Costa Wins World Road Race Championship

News & Results

09/30/2013| 0 comments
by Gerald Churchill
World Champion Rui Costa (Portugal) on the podium with Spain's Joaquim Rodriguez and Alejandro Valverde Fotoreporter Sirotti

Costa Wins World Road Race Championship

Yesterday, 2008 world road race champion Alessandro Ballan said, “…we could end up with a surprise winner.” Ballan should consider becoming a clairvoyant when his racing days are done. Today, Rui Costa (Portugal) surprised everyone, including himself, by winning the world road race championship.

Costa became the first Portuguese world road race champion by pipping Joaquim Rodriguez (Spain) in a two-up sprint. He won the rugged, 272.26-km ride from Lucca to Florence, Italy in 7:25:44. Alejandro Valverde (Spain) outsprinted Vincenzo Nibali (Italy) to take third at 0:17.

Until today, good weather had greeted the riders in this year’s world road race championships. Today, however, the riders in the elite men’s road race left Lucca in a downpour. At 14 km, Bartosz Huzarski (Poland), Jan Barta (Czech Republic), Matthias Brandle (Austria), Yonder Godoy (Venezuela), and Rafaa Chtioui (Tunisia) got clear. Great Britain rode tempo, and the escapees’ lead maxed out at more than eight minutes before the peloton cut it to 7:44 at 112 km, the start of the first of 10 16-km laps.

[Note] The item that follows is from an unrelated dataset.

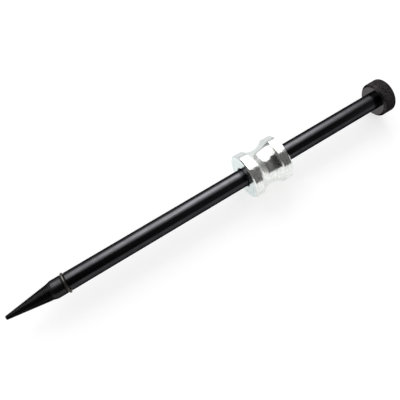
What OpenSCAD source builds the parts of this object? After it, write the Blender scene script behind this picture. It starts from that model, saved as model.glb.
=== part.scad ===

Italy made a controversial move by taking over at the front and upping the tempo. Some observers felt that the azzurri did too much work too early in the race. Regardless of whether the Italians used poor tactics, they cut the break’s advantage to 5:56 at the end of the first lap, 4:10 at the end of the second, and 2:22 at the conclusion of the third. The pace and the rain, the latter of which caused numerous crashes, reduced the peloton to 60 riders at the start of the fourth lap, with riders such as Samuel Sanchez (Spain);  Michal Kwiatkowski (Poland); Tejay van Garderen, Taylor Phinney, and Chris Horner (all from the United States); Nicolas Roche (Ireland); Bradley Wiggins (Great Britain); and Matti Breschel (Denmark) calling it a day. Most of the heads of state were still in the race, however.

On the fourth lap, Chtioui dropped off of the pace, and one lap later, Brandle and Godoy followed suit. Behind, the Italians cut the fugitives’ lead to two minutes but then backed off, which allowed Barta and Huzarski to increase their lead.

On the sixth lap, riders began to attack from the peloton. Georg Priedler (Austria) attacked on the Via Salviati, and Wilco Kelderman (Netherlands) joined him. At the end of the lap, the pair was 2:01 behind the leaders, with the bunch at 2:41.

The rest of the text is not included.